Saat lantai tiga sudah sepi, saya mencoba menerobos ke ruang 322-328 yang sudah tidak dijaga polisi. Ruangan itu rupanya sudah terkunci. Seorang suster yang melintas menghampiri saya dan bertanya, "Mau cari keluarga siapa?"
"Ada siapa saja di dalam?" tanya saya balik.
"Maaf, kalau bukan keluarga pasien tidak boleh masuk," kata suster itu.
Ruang 322-328 itu memang ruang VIP. Tidak sembarang orang bisa masuk.
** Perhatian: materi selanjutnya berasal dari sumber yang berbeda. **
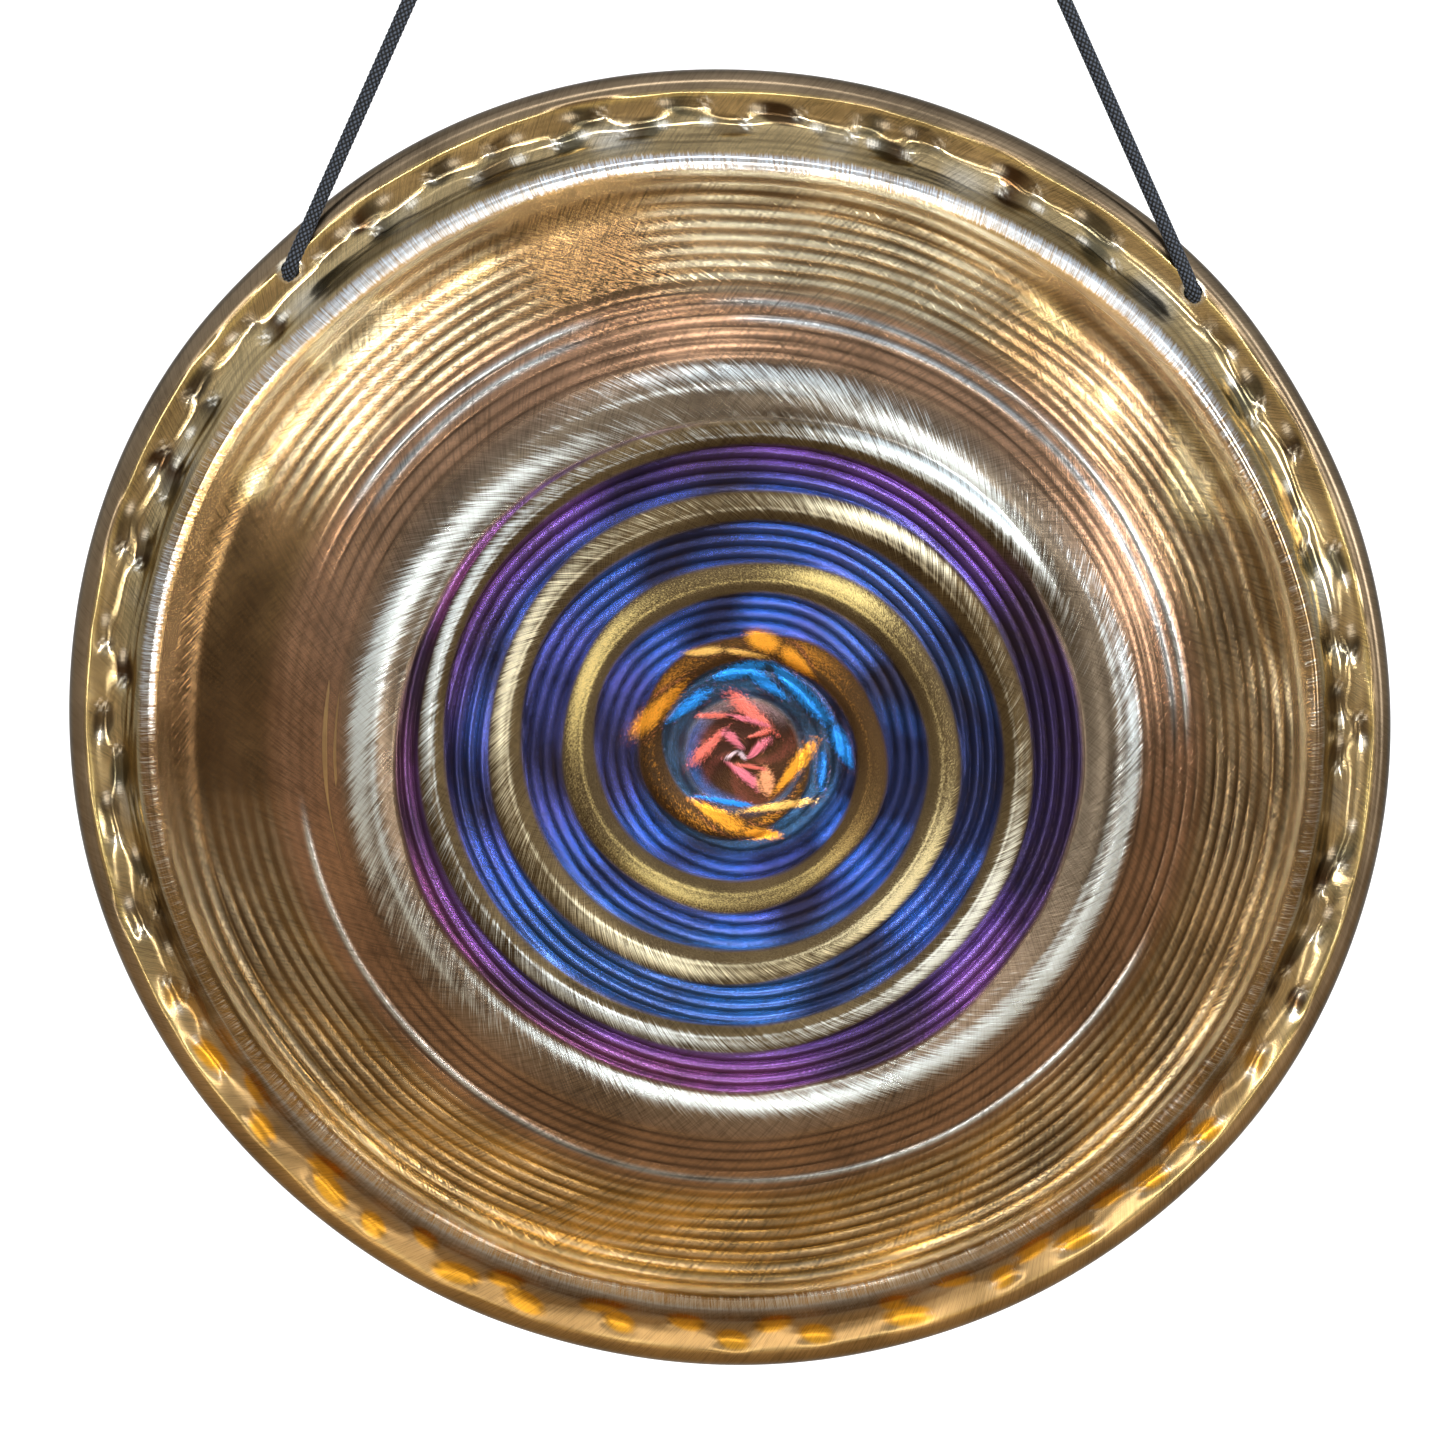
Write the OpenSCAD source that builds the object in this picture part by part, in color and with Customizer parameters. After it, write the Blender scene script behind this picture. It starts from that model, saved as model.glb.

Suster yang hendak masuk pun harus memasukkan nomor pin pada mesin yang ditempel di kusen pintu.
Setelah Novanto dipindahkan ke RSCM Dr. Cipto Mangunkusumo, tidak terlihat ada aktivitas di ruang 322-328 itu. Hanya terlihat beberapa suster berjaga di meja resepsionis. Sementara di sayap kiri lantai tiga, terlihat dua orang membawa bayi duduk di kursi tunggu.
"Mau ke THT, dokternya sudah ada," kata salah seorang ibu yang sedang menggendong bayi.